MATERIAL PROVIDED:
§ §

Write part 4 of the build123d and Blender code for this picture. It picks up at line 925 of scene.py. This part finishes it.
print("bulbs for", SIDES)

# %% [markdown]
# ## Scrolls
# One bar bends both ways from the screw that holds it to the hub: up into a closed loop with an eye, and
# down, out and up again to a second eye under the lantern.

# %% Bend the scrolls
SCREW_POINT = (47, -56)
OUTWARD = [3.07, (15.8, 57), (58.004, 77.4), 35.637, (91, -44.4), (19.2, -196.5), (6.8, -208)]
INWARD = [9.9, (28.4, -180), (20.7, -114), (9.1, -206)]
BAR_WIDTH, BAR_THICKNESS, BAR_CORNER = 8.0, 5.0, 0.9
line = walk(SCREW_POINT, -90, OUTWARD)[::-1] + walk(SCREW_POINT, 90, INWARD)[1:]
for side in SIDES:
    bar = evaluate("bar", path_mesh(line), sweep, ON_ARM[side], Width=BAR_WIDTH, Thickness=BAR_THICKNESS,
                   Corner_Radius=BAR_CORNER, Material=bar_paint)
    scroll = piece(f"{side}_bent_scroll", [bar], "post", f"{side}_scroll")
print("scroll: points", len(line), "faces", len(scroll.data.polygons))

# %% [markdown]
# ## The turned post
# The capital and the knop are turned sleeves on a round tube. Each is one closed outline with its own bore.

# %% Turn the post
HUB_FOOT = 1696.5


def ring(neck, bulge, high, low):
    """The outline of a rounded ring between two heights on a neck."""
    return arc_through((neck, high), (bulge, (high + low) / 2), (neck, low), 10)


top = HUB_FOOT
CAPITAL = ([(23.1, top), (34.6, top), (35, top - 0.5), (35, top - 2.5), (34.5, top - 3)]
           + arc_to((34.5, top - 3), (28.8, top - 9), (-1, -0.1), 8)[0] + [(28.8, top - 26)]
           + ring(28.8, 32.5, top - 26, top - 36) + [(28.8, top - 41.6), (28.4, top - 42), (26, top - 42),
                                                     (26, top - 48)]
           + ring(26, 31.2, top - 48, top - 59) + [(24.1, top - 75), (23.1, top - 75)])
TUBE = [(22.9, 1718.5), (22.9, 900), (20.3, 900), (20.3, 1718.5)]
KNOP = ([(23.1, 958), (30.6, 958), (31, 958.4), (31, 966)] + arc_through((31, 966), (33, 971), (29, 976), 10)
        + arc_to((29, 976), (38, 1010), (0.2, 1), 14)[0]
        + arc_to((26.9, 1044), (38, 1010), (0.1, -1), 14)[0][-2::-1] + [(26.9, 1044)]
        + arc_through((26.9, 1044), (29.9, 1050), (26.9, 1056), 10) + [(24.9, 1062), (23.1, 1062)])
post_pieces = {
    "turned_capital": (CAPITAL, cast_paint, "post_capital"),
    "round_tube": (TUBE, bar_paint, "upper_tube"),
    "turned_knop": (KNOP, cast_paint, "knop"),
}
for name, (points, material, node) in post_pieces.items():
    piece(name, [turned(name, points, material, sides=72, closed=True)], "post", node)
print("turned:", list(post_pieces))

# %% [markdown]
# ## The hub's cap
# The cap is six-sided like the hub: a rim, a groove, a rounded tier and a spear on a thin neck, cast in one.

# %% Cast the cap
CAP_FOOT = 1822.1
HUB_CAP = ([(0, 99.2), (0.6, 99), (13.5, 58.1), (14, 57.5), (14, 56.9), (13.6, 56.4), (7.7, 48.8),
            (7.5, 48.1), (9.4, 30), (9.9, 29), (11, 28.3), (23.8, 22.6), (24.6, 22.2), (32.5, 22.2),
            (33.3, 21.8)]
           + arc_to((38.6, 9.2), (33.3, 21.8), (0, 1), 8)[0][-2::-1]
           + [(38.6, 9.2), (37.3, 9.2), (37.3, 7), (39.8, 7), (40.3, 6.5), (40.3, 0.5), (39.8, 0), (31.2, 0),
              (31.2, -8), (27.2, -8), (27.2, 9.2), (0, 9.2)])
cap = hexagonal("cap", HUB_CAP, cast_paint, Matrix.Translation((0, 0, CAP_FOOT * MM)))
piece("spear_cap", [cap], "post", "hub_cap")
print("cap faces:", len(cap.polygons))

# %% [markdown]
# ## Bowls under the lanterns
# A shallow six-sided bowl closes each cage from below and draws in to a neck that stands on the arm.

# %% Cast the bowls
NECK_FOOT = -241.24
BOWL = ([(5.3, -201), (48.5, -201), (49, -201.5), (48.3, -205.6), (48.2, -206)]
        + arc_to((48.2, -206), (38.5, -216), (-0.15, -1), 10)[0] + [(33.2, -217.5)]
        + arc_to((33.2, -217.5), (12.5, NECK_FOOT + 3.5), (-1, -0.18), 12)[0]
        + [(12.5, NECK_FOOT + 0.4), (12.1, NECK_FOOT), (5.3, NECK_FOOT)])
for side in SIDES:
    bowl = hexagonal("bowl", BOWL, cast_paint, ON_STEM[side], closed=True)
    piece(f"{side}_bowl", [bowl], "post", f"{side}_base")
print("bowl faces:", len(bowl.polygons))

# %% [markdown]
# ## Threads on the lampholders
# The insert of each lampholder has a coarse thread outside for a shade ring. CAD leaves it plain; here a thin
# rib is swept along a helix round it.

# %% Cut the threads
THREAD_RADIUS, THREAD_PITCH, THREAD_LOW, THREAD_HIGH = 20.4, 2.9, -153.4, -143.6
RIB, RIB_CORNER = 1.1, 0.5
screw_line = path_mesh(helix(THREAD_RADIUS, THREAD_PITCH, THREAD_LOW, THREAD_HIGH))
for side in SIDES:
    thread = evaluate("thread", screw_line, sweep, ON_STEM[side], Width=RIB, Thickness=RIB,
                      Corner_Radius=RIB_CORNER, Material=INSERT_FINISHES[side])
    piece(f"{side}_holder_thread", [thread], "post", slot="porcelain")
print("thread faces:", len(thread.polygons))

§ §

Repeat the material word for word from its opening line up to and including the line containing "return arc_through((neck, high), (bulge, (high".

TASK SOLUTION:
Write part 4 of the build123d and Blender code for this picture. It picks up at line 925 of scene.py. This part finishes it.
print("bulbs for", SIDES)

# %% [markdown]
# ## Scrolls
# One bar bends both ways from the screw that holds it to the hub: up into a closed loop with an eye, and
# down, out and up again to a second eye under the lantern.

# %% Bend the scrolls
SCREW_POINT = (47, -56)
OUTWARD = [3.07, (15.8, 57), (58.004, 77.4), 35.637, (91, -44.4), (19.2, -196.5), (6.8, -208)]
INWARD = [9.9, (28.4, -180), (20.7, -114), (9.1, -206)]
BAR_WIDTH, BAR_THICKNESS, BAR_CORNER = 8.0, 5.0, 0.9
line = walk(SCREW_POINT, -90, OUTWARD)[::-1] + walk(SCREW_POINT, 90, INWARD)[1:]
for side in SIDES:
    bar = evaluate("bar", path_mesh(line), sweep, ON_ARM[side], Width=BAR_WIDTH, Thickness=BAR_THICKNESS,
                   Corner_Radius=BAR_CORNER, Material=bar_paint)
    scroll = piece(f"{side}_bent_scroll", [bar], "post", f"{side}_scroll")
print("scroll: points", len(line), "faces", len(scroll.data.polygons))

# %% [markdown]
# ## The turned post
# The capital and the knop are turned sleeves on a round tube. Each is one closed outline with its own bore.

# %% Turn the post
HUB_FOOT = 1696.5


def ring(neck, bulge, high, low):
    """The outline of a rounded ring between two heights on a neck."""
    return arc_through((neck, high), (bulge, (high + low) / 2), (neck, low), 10)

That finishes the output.